Researchers at San Francisco State and UC Berkeley have a study in PLoS ONE this week that demonstrates that the fungus causes extreme dehydration in wild frogs, disrupting fluid and electrolyte balance, severely depleting the frogs’ sodium and potassium levels and causing cardiac arrest and death.

Their findings confirm what researchers have seen in carefully controlled lab experiments with the fungus, but SF State biologist Vance Vredenburg says the data from wild frogs provide a much better idea of how the disease progresses.

“The mode of death discovered in the lab seems to be what’s actually happening in the field,” he says, “and it’s that understanding that is key to doing something about it in the future.”

At the heart of the new study are blood samples drawn from mountain yellow-legged frogs by Vredenburg and colleagues in 2004, as the chytrid epidemic swept through the basins of the Sierras.

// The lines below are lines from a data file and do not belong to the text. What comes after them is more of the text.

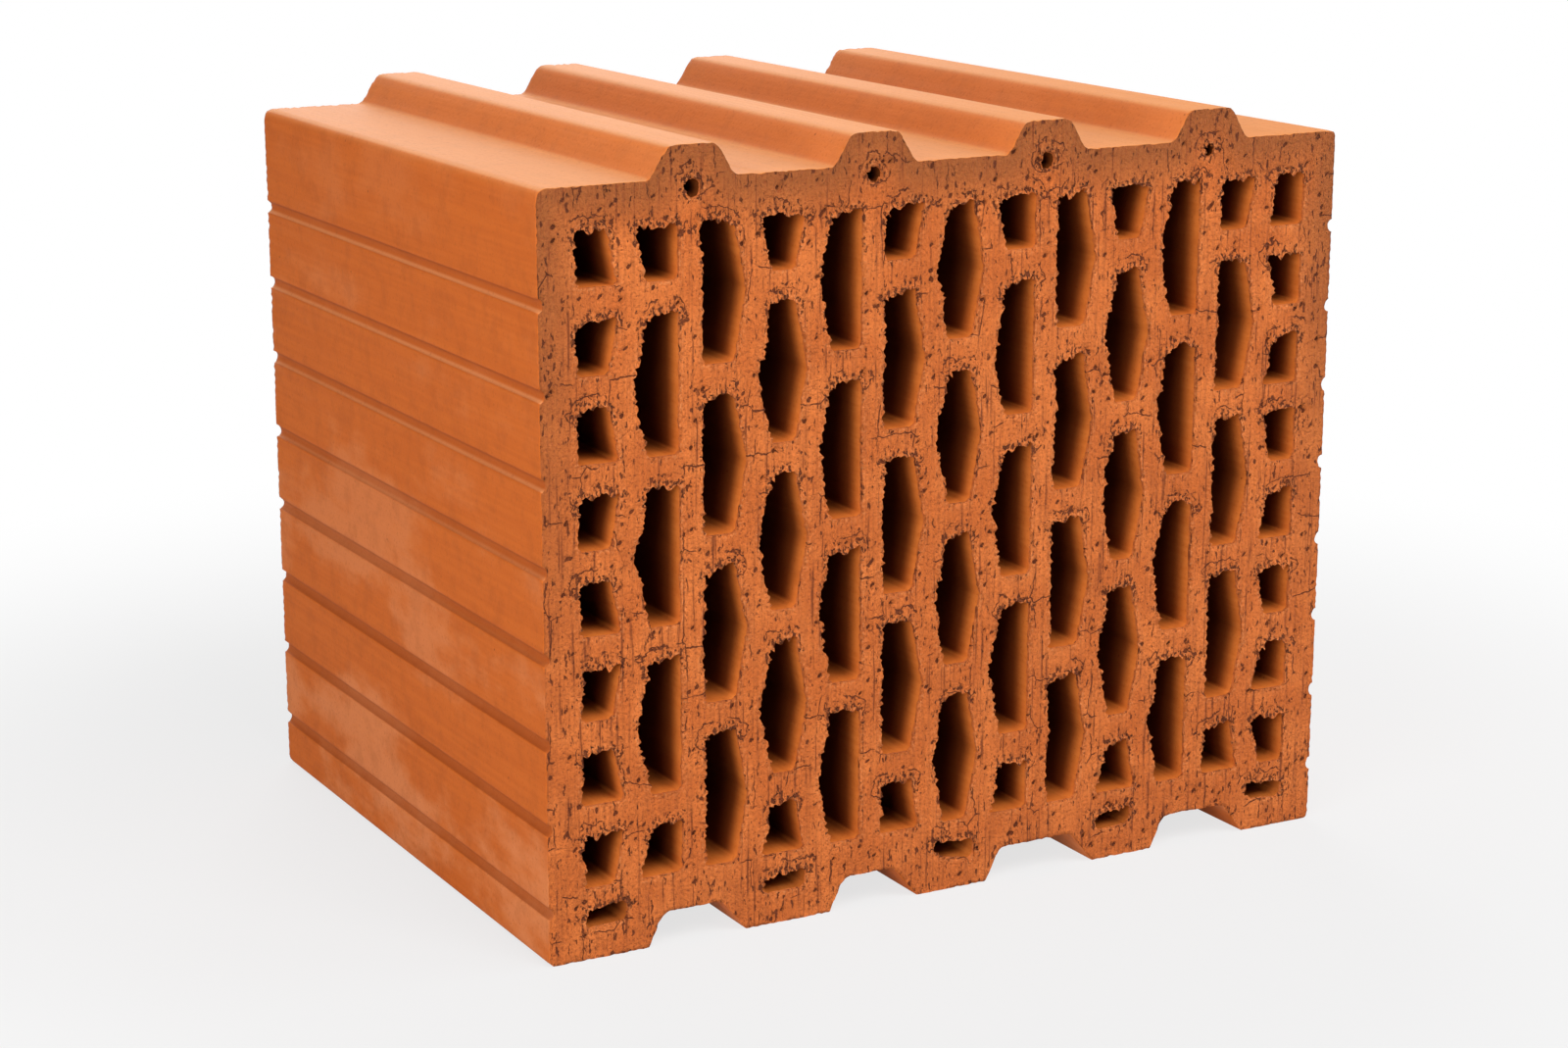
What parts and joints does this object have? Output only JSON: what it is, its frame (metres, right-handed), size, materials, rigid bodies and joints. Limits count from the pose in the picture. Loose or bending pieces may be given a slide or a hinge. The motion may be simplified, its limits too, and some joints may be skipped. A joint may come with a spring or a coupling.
{
  "type": "clay brick",
  "caption": "Fired clay hollow brick with staggered hexagonal cells right through, tongue ribs on one face and matching grooves in the opposite face.",
  "frame": {"origin": "middle of the block's footprint, on the level of the lands between the grooves", "axes": "+X across the perforated cut face, which is the thickness of the wall; +Y along the cells, the way the clay was extruded; +Z from the grooved face to the tongued face"},
  "size_m": [0.3, 0.238, 0.2584],
  "materials": {
    "fired_clay": "matt fired clay, smooth on the extruded faces and torn on the two cut faces"
  },
  "bodies": {
    "root": {"clay_block": "fired_clay"}
  },
  "joints": []
}
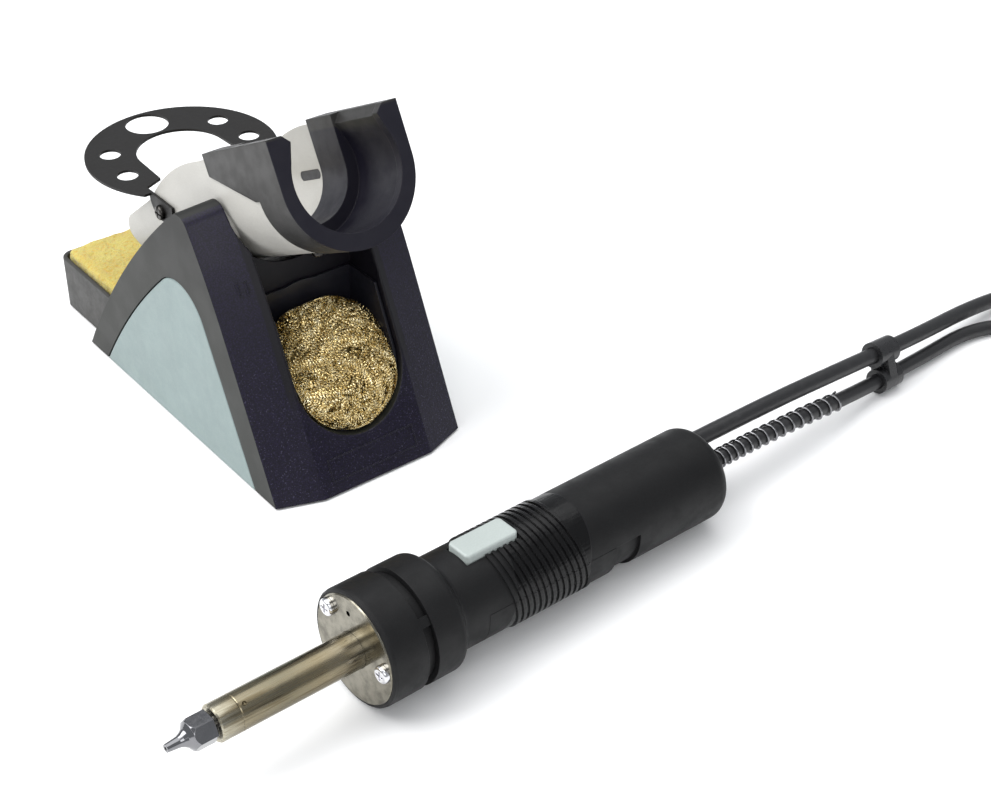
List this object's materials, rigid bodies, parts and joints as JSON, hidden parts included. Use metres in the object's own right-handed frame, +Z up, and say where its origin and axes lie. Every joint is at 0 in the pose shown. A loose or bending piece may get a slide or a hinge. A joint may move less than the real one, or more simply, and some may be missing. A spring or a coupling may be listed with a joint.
{
  "type": "soldering iron station",
  "caption": "Bench stand with a tilting holder, nozzle rack, sponge drawer and brass wool, and a corded desoldering iron lying in front of it.",
  "frame": {"origin": "on the bench under the middle of the stand's base", "axes": "+X right of someone facing the stand, +Y from its front to its back, +Z up"},
  "size_m": [0.5146, 0.3554, 0.1314],
  "materials": {
    "stand_grey": "fine matte texture",
    "panel_turquoise": "satin",
    "steel": "brushed",
    "bright_metal": "polished",
    "dark_metal": "satin",
    "cast_weight": "rough",
    "black_rubber": "matte",
    "brass_part": "machined",
    "inner_plastic": "matte",
    "cradle_white": "satin",
    "collar_grey": "fine matte texture",
    "rack_black": "satin",
    "tray_grey": "fine matte texture",
    "sponge_yellow": "open cells",
    "cup_black": "satin",
    "brass_wool": "curled shavings",
    "heat_tinted_steel": "heat tinted",
    "ceramic": "fired",
    "nickel_plate": "polished",
    "handle_black": "fine matte texture",
    "button_pale": "satin",
    "spring_steel": "bright wire",
    "circuit_board": "satin",
    "collector_glass": "clear",
    "seal_rubber": "matte",
    "filter_felt": "felt",
    "cord_black": "satin",
    "plug_black": "matte"
  },
  "bodies": {
    "stand": {"base_shell": "stand_grey", "side_panel_right": "panel_turquoise", "side_panel_left": "panel_turquoise", "base_plate": "steel", "base_screws": "bright_metal", "ballast_block": "cast_weight", "rubber_feet": "black_rubber", "pivot_bushes": "brass_part"},
    "holder": {"holder_cradle": "cradle_white", "holder_collar": "collar_grey", "collar_screw": "bright_metal", "slot_inserts": "inner_plastic", "rack_screws": "dark_metal", "friction_washers": "inner_plastic"},
    "rack": {"nozzle_rack": "rack_black"},
    "tray": {"sponge_tray": "tray_grey", "sponge": "sponge_yellow"},
    "wool": {"wool_cup": "cup_black", "brass_wool": "brass_wool"},
    "iron": {"nozzle": "bright_metal", "heater_barrel": "heat_tinted_steel", "heating_element": "ceramic", "suction_tube": "steel", "nose_plate": "nickel_plate", "plate_screws": "bright_metal", "nose_ring": "handle_black", "handle_shell": "handle_black", "switch_board": "circuit_board", "microswitch": "inner_plastic", "solder_collector": "collector_glass", "collector_seals": "seal_rubber", "collector_filter": "filter_felt", "inner_hose": "seal_rubber", "hose_nipple": "brass_part", "handle_glands": "black_rubber", "terminal_board": "circuit_board", "strain_spring": "spring_steel", "cable_clip": "black_rubber", "hose_tube": "cord_black", "cable_tube": "cord_black", "hose_coil": "cord_black", "cable_coil": "cord_black", "hose_tail": "cord_black", "cable_tail": "cord_black", "plug_body": "plug_black", "plug_nut": "bright_metal", "plug_pins": "brass_part", "hose_fitting": "brass_part"},
    "trigger": {"trigger_button": "button_pale", "button_spring": "spring_steel"},
    "cover": {"collector_cover": "handle_black"}
  },
  "joints": [
    {"name": "holder_tilt", "type": "hinge", "parent": "stand", "child": "holder", "pos_m": [0, -0.017, 0.086], "axis": [1, 0, 0], "range_deg": [-3, 20]},
    {"name": "rack_swing", "type": "hinge", "parent": "holder", "child": "rack", "pos_m": [0, 0.02347, 0.07297], "axis": [1, 0, 0], "range_deg": [-20, 25]},
    {"name": "tray_slide", "type": "slide", "parent": "stand", "child": "tray", "axis": [0, 1, 0], "range_m": [0, 0.08]},
    {"name": "wool_slide", "type": "slide", "parent": "stand", "child": "wool", "axis": [0, -1, 0], "range_m": [0, 0.045]},
    {"name": "iron_lift", "type": "slide", "parent": "stand", "child": "iron", "axis": [0, 0, 1], "range_m": [0, 0.12]},
    {"name": "trigger_press", "type": "slide", "parent": "iron", "child": "trigger", "axis": [-0.0284, -0.0014, -0.9996], "range_m": [0, 0.0015], "stiffness_N_per_m": 300, "springref_m": -0.002, "deforming": ["button_spring"]},
    {"name": "cover_off", "type": "slide", "parent": "iron", "child": "cover", "axis": [-0.0284, -0.0014, -0.9996], "range_m": [0, 0.02]}
  ]
}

“It’s really rare to be able to study physiology in the wild like this, at the exact moment of a disease outbreak,” says UC Berkeley ecologist Jamie Voyles, the lead author of the study.

Unfortunately, it is a study that can’t be duplicated, at least not in the Sierras. Frog populations there have been devastated by chytrid, declining by 95 percent after the fungus was first detected in 2004.

“It’s been really sad to walk around the basins and think, ‘Wow, they’re really all gone,’” Vredenburg laments.

The chytrid fungus attacks an amphibian’s skin, causing it to become up to 40 times thicker in some instances. Since frogs depend on their skin to absorb water and essential electrolytes like sodium from their environment, Voyles and her colleagues knew that chytrid would disrupt fluid balance in the infected amphibians, but were surprised to find that electrolyte levels were much lower than anticipated for the Sierra Nevada sample.

Scientists want to learn as much as they can about how chytrid affects wild amphibians, with the hope that these findings will lead to better treatments for the infection. The new study suggests that individual frogs being treated for the infection might benefit from having electrolyte supplementation in the advanced stages of the disease.

Vredenburg and other researchers are already are experimenting with different ways of treating individual frogs, such as applying antifungal therapies or inoculating the frogs with probiotic bacteria that produce a compound that kills the fungus.

“The disease is not very hard to treat in the lab with antifungals. We know we can treat animals there,” Vredenburg says. “But in nature, the disease is still a moving target.”